How about Ada? It is time tested! GNU's Ada shares the same backend as GCC so it can be pretty fast. Good enough for DoD. =P

Edit: I say this having used VHDL quite a bit. I appreciate its type strictness and ranges.

My first thought too was Ada, it's easily callable from anything that can call C afaik, and has infinitely better support for catching these sorts of bugs than C or C++ do. It's basically made for this kind of project, and yet no one in the civilian population really cares; it's a real shame. Not only does Ada make it easy to do things safely, it makes it very hard to do things unsafely.

I've been advocating Ada's use on HN for a few years now, but it always falls on deaf ears. People seem to think it's old and dead like COBOL or old FORTRAN, but it's really a quite modern language that's extremely well thought out. Its other drawback is that it's pretty ugly and uses strange names for things (access is the name given to pointer like things, but Ada specifies if you have say a record with a 1 bit Bool in it, you must be able to create an access to it, so a pointer is not sufficient).

  • Tony Hoare (Mr. Quicksort, CSP, etc...) has softened his stance since "The Emperor's Old Clothes", but his concern was that ADA is too complicated to be understandable and safe. I hated Pascal because the array length was part of its type... but maybe that kind of thinking is apparently what it takes to avoid bugs like Heartbleed.

    • Can I suggest you take a quick look at ATS? The language itself is kind of horrid (and I am a ML fan) and the learning curve is way steep, but the thin, dependently typed layer over C aspect is actually quite nice.

      Note: I'm not suggesting it for current production use, but rather as something that could be expanded further in the future.

An interesting new project written in Ada is a DNS server called Ironsides, written specifically to address all the vulnerabilities found in Bind and other DNS servers [1].

"IRONSIDES is an authoritative DNS server that is provably invulnerable to many of the problems that plague other servers. It achieves this property through the use of formal methods in its design, in particular the language Ada and the SPARK formal methods tool set. Code validated in this way is provably exception-free, contains no data flow errors, and terminates only in the ways that its programmers explicitly say that it can. These are very desirable properties from a computer security perspective."

Personally, I like Ada a lot, except for two issues:

1. IO can be very, very verbose and painful to write (in that way, it's a bit like Haskell, although not for the same reason). Otherwise, it's a thoroughly modern language that can be easily parallelized.

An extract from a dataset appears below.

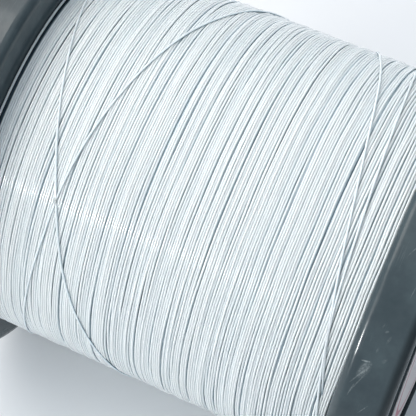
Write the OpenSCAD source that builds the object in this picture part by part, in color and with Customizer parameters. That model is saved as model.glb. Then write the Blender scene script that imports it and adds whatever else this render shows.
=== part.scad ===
// Delivery spool of fishing line: a barrel and a hub tube between two ribbed
// flange mouldings, each closed by a cover disc, and the line wound on the barrel.
// The spool lies on its two rims. Its axis is X, and the origin is the middle of
// the bore. Each piece is drawn along Z and laid down by along_axis().

/* [Spool] */
// Diameter of both flanges
flange_d = 100; // [96:1:130]
// Width over the lips of both flanges
overall_w = 100; // [60:1:160]
// Width of each flange across its rim
flange_w = 10.3; // [8:0.1:16]

/* [Flange moulding] */
// Thickness of the web beside the wound line
web_t = 2.6; // [2:0.1:3.6]
// Thickness of the rim wall
rim_t = 3; // [2.8:0.1:4.5]
// Radius of the rim's edge beside the wound line
inner_edge_r = 1.8; // [0.5:0.1:1.9]
// Radius of the rim's edge at the lip
outer_edge_r = 1.7; // [0.5:0.1:1.8]
// Number of ribs in each flange
ribs = 12; // [6:1:16]
// Thickness of each rib
rib_t = 1.6; // [1:0.1:2.5]
// Wall of the boss round the hub tube
boss_t = 2; // [1.5:0.1:4]
// Wall round the barrel's seat and round each peg
seat_t = 1.8; // [1.2:0.1:2.5]
// Diameter of the hole for the inner end of the line
start_hole_d = 2.4; // [1.5:0.1:3]

/* [Barrel] */
// Outer diameter of the barrel
barrel_d = 63; // [50:1:66]
// Wall of the barrel
barrel_t = 2.5; // [1.5:0.1:4]
// Depth of the barrel's end in each flange
barrel_seat = 3; // [1.5:0.1:3.5]
// Number of keys that stop the barrel turning
keys = 3; // [2:1:6]
// Width of each key
key_w = 5; // [3:0.5:8]

/* [Hub tube] */
// Diameter of the bore
bore_d = 16; // [8:0.5:20]
// Wall of the hub tube in the flanges
hub_t = 2.5; // [1.5:0.1:4]
// Height of the shoulder that each flange rests against
shoulder = 1.5; // [0.5:0.1:3]
// Chamfer at each end of the bore
bore_chamfer = 0.8; // [0.2:0.1:1.2]

/* [Cover] */
// Thickness of each cover disc
cover_t = 1.6; // [1:0.1:2.4]
// Depth of the cover's outer face below the lip
cover_set = 1.2; // [0.8:0.1:2]
// Diameter of the cover's raised middle
middle_d = 64; // [50:1:70]
// Depth of the raised middle below the lip
middle_set = 0.4; // [0.3:0.05:0.6]
// Width of the ledge under the cover's edge
ledge_w = 0.9; // [0.6:0.1:1]
// Shadow gap round the cover and round the hub tube in it
cover_gap = 0.25; // [0.1:0.05:0.4]
// Diameter of the circle that the pegs stand on
peg_circle_d = 80; // [76:1:82]
// Number of pegs on each cover
pegs = 4; // [2:1:6]
// Diameter of each peg
peg_d = 3; // [2:0.1:4]
// Length of each peg
peg_len = 3; // [1.5:0.1:3.5]

/* [Label] */
// Bare edge of the raised middle round the paper label
label_edge = 0.5; // [0.2:0.1:2]
// Diameter of the hole in the label
label_hole_d = 24; // [24:1:38]
// Thickness of the label
label_t = 0.15; // [0.1:0.05:0.2]

/* [Line] */
// Diameter over the wound line
winding_d = 83.5; // [72:0.5:90]
// Diameter of the line
line_d = 0.5; // [0.3:0.05:1.2]
// Turns in the open outermost layer
turns = 24; // [6:1:24]
// Gap between the wound line and each flange
line_gap = 0.1; // [0.05:0.05:0.5]

/* [Fits] */
// Clearance between faces that seat on each other
fit = 0.05; // [0.02:0.01:0.1]

/* [Hidden] */
$fn = 128;

plastic = [0.22, 0.26, 0.28];
paper = [0.78, 0.8, 0.82];
line_white = [0.88, 0.91, 0.92];
wound_white = [0.8, 0.84, 0.86];

traverse = overall_w - 2 * flange_w;
flange_r = flange_d / 2;
rim_in_r = flange_r - rim_t;
lip_in_r = rim_in_r + ledge_w;
hub_r = bore_d / 2 + hub_t;
hub_hole_r = hub_r + fit;
boss_r = hub_hole_r + boss_t;
barrel_r = barrel_d / 2;
barrel_in_r = barrel_r - barrel_t;
seat_depth = barrel_seat + fit;
cover_r = lip_in_r - cover_gap;
cover_face = flange_w - cover_set;
cover_back = cover_face - cover_t;
ledge = cover_back - fit;
middle_r = middle_d / 2;
middle_face = flange_w - middle_set;
middle_back = middle_face - cover_t;
boss_end = middle_back - fit;
label_back = middle_face + fit;
peg_r = peg_d / 2;
peg_hole_r = peg_r + fit;
peg_tip_gap = 0.5;
rib_step = 360 / ribs;
overcut = 1;

loop_rings = 24;
sides = 6;
line_r = line_d / 2;
lay_r = winding_d / 2 - line_r;
core_r = lay_r * cos(180 / loop_rings) - line_r - fit;
lay_start = 20;
lay_margin = line_gap + line_d;
lay_w = traverse - 2 * lay_margin;
last = turns * loop_rings;

// The line's ends turn down into two wells in the turns below, with a bend of
// two steps and a straight run of a little over one diameter.
bend = 0.85 * line_d;
end_run = 1.1 * line_d;
end_r = lay_r - bend - end_run;
well_r = end_r - fit;
well_w = line_d + 2 * 0.15;

function polar(r, a, z) = [r * cos(a), r * sin(a), z];
function lay_angle(i) = lay_start + 360 * i / loop_rings;
function lay_place(i) = lay_w * i / last - lay_w / 2;
function turn_point(i) = polar(lay_r, lay_angle(i), lay_place(i));
bend_step = bend / lay_r * loop_rings / (2 * PI);
function dive(i) = [
    for (r = [end_r, lay_r - bend]) polar(r, lay_angle(i), lay_place(i))
];
function turned(points) = [for (i = [len(points) - 1:-1:0]) points[i]];

route = concat(
    dive(0),
    [turn_point(bend_step)],
    [for (i = [1:last - 1]) turn_point(i)],
    [turn_point(last - bend_step)],
    turned(dive(last))
);
half_loop = loop_rings / 2;
least_gap = min([
    for (i = [0:len(route) - 1], j = [i + half_loop:1:len(route) - 1])
        norm(route[i] - route[j])
]) - line_d;
echo(str("line_top_turns: least gap to itself ", least_gap, " mm"));

function unit(v) = v / norm(v);
function heading(p, i) =
    i == 0 ? unit(p[1] - p[0])
    : i == len(p) - 1 ? unit(p[i] - p[i - 1])
    : unit(unit(p[i + 1] - p[i]) + unit(p[i] - p[i - 1]));
// A ring of the tube stands square to the route, or on the mitre of a bend.
function ring(p, i) =
    let (
        t = heading(p, i),
        into = i == 0 ? t : unit(p[i] - p[i - 1]),
        axial = unit([0, 0, 1] - t[2] * t),
        across = cross(t, axial) / (t * into)
    )
    [for (k = [0:sides - 1])
        p[i] + line_r * (cos(360 * k / sides) * axial + sin(360 * k / sides) * across)];

module swept_line(p) {
    n = len(p);
    polyhedron(
        points = [for (i = [0:n - 1]) each ring(p, i)],
        faces = concat(
            [for (k = [1:sides - 2]) [0, k, k + 1]],
            [for (i = [0:n - 2], k = [0:sides - 1])
                let (a = i * sides, b = a + sides, m = (k + 1) % sides)
                each [[a + k, b + k, b + m], [a + k, b + m, a + m]]],
            [for (k = [1:sides - 2]) let (a = (n - 1) * sides) [a, a + k + 1, a + k]]
        )
    );
}

module along_axis() rotate([0, 90, 0]) children();

// Stands a flange piece, drawn with the wound line below z = 0, at the right end.
module at_right() along_axis() translate([0, 0, traverse / 2]) children();
module at_left() mirror([1, 0, 0]) at_right() children();

module ring_profile(inner, outer, low, high)
    translate([inner, low]) square([outer - inner, high - low]);

module around(count, first = 0)
    for (k = [0:count - 1]) rotate(first + k * 360 / count) children();

// What a quarter round of radius r takes off a corner at the origin, where the
// solid lies towards -x and up is +1 above it or -1 below it.
module corner_waste(r, up) difference() {
    translate([-r, up > 0 ? 0 : -r]) square([r + overcut, r]);
    translate([-r, up * r]) circle(r);
}

module rim_profile() difference() {
    ring_profile(rim_in_r, flange_r, 0, flange_w);
    ring_profile(rim_in_r - overcut, lip_in_r, ledge, flange_w + overcut);
    translate([flange_r, 0]) corner_waste(inner_edge_r, 1);
    translate([flange_r, flange_w]) corner_waste(outer_edge_r, -1);
}

module web_profile() {
    ring_profile(hub_hole_r, rim_in_r, 0, web_t);
    ring_profile(hub_hole_r, boss_r, 0, boss_end);
    ring_profile(barrel_in_r - fit - seat_t, barrel_r + fit + seat_t, 0, seat_depth + seat_t);
}

module key_blocks(width) around(keys)
    translate([barrel_in_r - overcut, -width / 2, -overcut])
        cube([barrel_t + 2 * overcut, width, seat_depth + 2 * overcut]);

module barrel_groove() difference() {
    translate([0, 0, -overcut]) rotate_extrude()
        ring_profile(barrel_in_r - fit, barrel_r + fit, 0, seat_depth + overcut);
    key_blocks(key_w);
}

// The pegs stand midway between two ribs.
module at_pegs() around(pegs, rib_step / 2)
    translate([peg_circle_d / 2, 0, 0]) children();

module flange() color(plastic) difference() {
    union() {
        rotate_extrude() {
            rim_profile();
            web_profile();
        }
        around(ribs) translate([boss_r - boss_t / 2, -rib_t / 2, web_t / 2])
            cube([rim_in_r + ledge_w / 2 - boss_r + boss_t / 2, rib_t, ledge - web_t / 2]);
        at_pegs() cylinder(r = peg_hole_r + seat_t, h = ledge);
    }
    barrel_groove();
    at_pegs() translate([0, 0, ledge - peg_len - peg_tip_gap])
        cylinder(r = peg_hole_r, h = peg_len + peg_tip_gap + overcut, $fn = 48);
    rotate(-rib_step / 2)
        translate([barrel_r + fit + seat_t + start_hole_d, 0, -overcut])
            cylinder(d = start_hole_d, h = web_t + 2 * overcut, $fn = 48);
}

module cover() color(plastic) {
    rotate_extrude() {
        ring_profile(middle_r - cover_t, cover_r, cover_back, cover_face);
        ring_profile(middle_r - cover_t, middle_r, cover_back, middle_face);
        ring_profile(hub_r + cover_gap, middle_r, middle_back, middle_face);
    }
    at_pegs() translate([0, 0, cover_back - peg_len])
        cylinder(r = peg_r, h = peg_len + cover_t / 2, $fn = 48);
}

module label() color(paper) rotate_extrude()
    ring_profile(label_hole_d / 2, middle_r - label_edge, label_back, label_back + label_t);

module flange_left() at_left() flange();
module flange_right() at_right() flange();
module cover_left() at_left() cover();
module cover_right() at_right() cover();
module label_right() at_right() label();

module barrel_tube() color(plastic) along_axis() difference() {
    rotate_extrude() ring_profile(barrel_in_r, barrel_r,
        -traverse / 2 - barrel_seat, traverse / 2 + barrel_seat);
    for (end = [0, 1]) mirror([0, 0, end])
        translate([0, 0, traverse / 2 + overcut - fit]) key_blocks(key_w + 2 * fit);
}

module hub_tube() color(plastic) along_axis() difference() {
    union() {
        cylinder(r = hub_r, h = overall_w, center = true);
        cylinder(r = hub_r + shoulder, h = traverse - 2 * fit, center = true);
    }
    cylinder(d = bore_d, h = overall_w + 2 * overcut, center = true);
    for (end = [0, 1]) mirror([0, 0, end]) translate([0, 0, overall_w / 2 - bore_chamfer])
        cylinder(d1 = bore_d, d2 = bore_d + 2 * bore_chamfer + 2 * overcut,
            h = bore_chamfer + overcut);
}

module line_core() color(wound_white) along_axis() difference() {
    rotate_extrude() ring_profile(barrel_r + fit, core_r,
        line_gap - traverse / 2, traverse / 2 - line_gap);
    for (i = [0, last]) rotate(lay_angle(i))
        translate([well_r, -well_w / 2, lay_place(i) - well_w / 2])
            cube([overcut, well_w, well_w]);
}

module line_top_turns() color(line_white) along_axis() swept_line(route);

flange_left();
flange_right();
barrel_tube();
hub_tube();
cover_left();
cover_right();
label_right();
line_core();
line_top_turns();
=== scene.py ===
import bpy
import math
import numpy as np
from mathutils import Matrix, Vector


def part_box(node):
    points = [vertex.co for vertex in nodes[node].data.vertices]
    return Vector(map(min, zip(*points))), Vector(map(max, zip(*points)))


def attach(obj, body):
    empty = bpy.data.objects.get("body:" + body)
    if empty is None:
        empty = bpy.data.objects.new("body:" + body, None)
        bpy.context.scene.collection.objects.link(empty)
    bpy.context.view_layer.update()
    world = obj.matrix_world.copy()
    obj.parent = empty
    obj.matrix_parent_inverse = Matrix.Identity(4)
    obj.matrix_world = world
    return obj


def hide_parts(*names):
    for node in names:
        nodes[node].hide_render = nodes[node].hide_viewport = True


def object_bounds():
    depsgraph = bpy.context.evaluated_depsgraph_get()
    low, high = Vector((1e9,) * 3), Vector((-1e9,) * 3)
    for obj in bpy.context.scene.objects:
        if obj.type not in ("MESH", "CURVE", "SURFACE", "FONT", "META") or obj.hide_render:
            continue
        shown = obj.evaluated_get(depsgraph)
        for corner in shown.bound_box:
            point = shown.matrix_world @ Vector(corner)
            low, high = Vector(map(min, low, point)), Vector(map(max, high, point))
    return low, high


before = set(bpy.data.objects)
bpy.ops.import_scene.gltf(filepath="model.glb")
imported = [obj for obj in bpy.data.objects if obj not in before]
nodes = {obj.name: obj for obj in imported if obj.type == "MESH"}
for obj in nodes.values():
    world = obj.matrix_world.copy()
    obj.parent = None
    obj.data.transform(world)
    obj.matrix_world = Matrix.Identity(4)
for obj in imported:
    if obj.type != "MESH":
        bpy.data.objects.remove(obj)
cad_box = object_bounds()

# ---------------------------------------------------------------------------
# The two flanges: slate blue-grey mouldings, each one piece with its rim, web,
# ribs and bosses. The rims carry fine rub marks that run round them, and a few
# nicks from the shelf.
# ---------------------------------------------------------------------------
mm = 0.001
end_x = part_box("flange_right")[1].x
rim_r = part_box("flange_right")[1].z
slate = (0.043, 0.060, 0.068, 1)
slate_pale = (0.056, 0.078, 0.086, 1)
slate_deep = (0.034, 0.050, 0.057, 1)
rub_grey = (0.16, 0.19, 0.195, 1)
speck_grey = (0.09, 0.11, 0.115, 1)
scuff_white = (0.42, 0.46, 0.46, 1)
black = (0, 0, 0, 1)
# Grey that darkens the rounded outer edges of the flanges: painted shade.
edge_shade_grey = (0.5, 0.5, 0.5, 1)
white = (1, 1, 1, 1)


def new_material(name, **sockets):
    """A material with its own shader, whose uniform sockets are set here."""
    material = bpy.data.materials.new(name)
    material.use_nodes = True
    shader = material.node_tree.nodes["Principled BSDF"]
    for socket, value in sockets.items():
        shader.inputs[socket.replace("_", " ").title().replace("Ior", "IOR")].default_value = value
    return material, shader


def fill(material, socket, value):
    """Gives a socket its value, or links it to the output of another node."""
    if isinstance(value, bpy.types.NodeSocket):
        material.node_tree.links.new(value, socket)
    else:
        socket.default_value = value


def add(material, kind, inputs=None, **settings):
    """Adds a node, sets it up, and links or fills the inputs that are given."""
    node = material.node_tree.nodes.new("ShaderNode" + kind)
    for name, value in settings.items():
        setattr(node, name, value)
    for socket, value in (inputs or {}).items():
        fill(material, node.inputs[socket], value)
    return node


def maths(material, operation, a, b=0.0, c=0.0):
    """One step of arithmetic."""
    return add(material, "Math", {0: a, 1: b, 2: c}, operation=operation).outputs[0]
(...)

2. Compilers for modern Ada 2012 are only available for an extravagant amount of money (around $20,000 last I heard) or under the GPL. Older versions of the compiler are available under GPL with a linking exception, but they lack the modern features of Ada 2012 and are not available for most embedded targets. And the Ada community doesn't seem to think this is much of a problem (the attitude is often, "well, if you're a commercial project, just pony up the money"). The same goes for the most capable Ada libraries (web framework, IDE, etc.) -- they're all commercial and pretty costly. Not an ideal situation for a small company.

But yes, Ada is exceptionally fast and pretty safe. There's a lot of potential there, but to be honest my hopes are pinned on Rust at this point.

1. http://ironsides.martincarlisle.com/

  • Yikes, I didn't know the latest GPL compiler doesn't contain a linking exception. That is disappointing.

    • This is wrong: the compilers distributed by the FSF (as part of GCC) have the linking exception. The ones distributed by AdaCore don't: they exercise their right to transform the modified GPL (with exception) into the GPL before redistribution. But the one in your Linux distribution is likely the FSF one.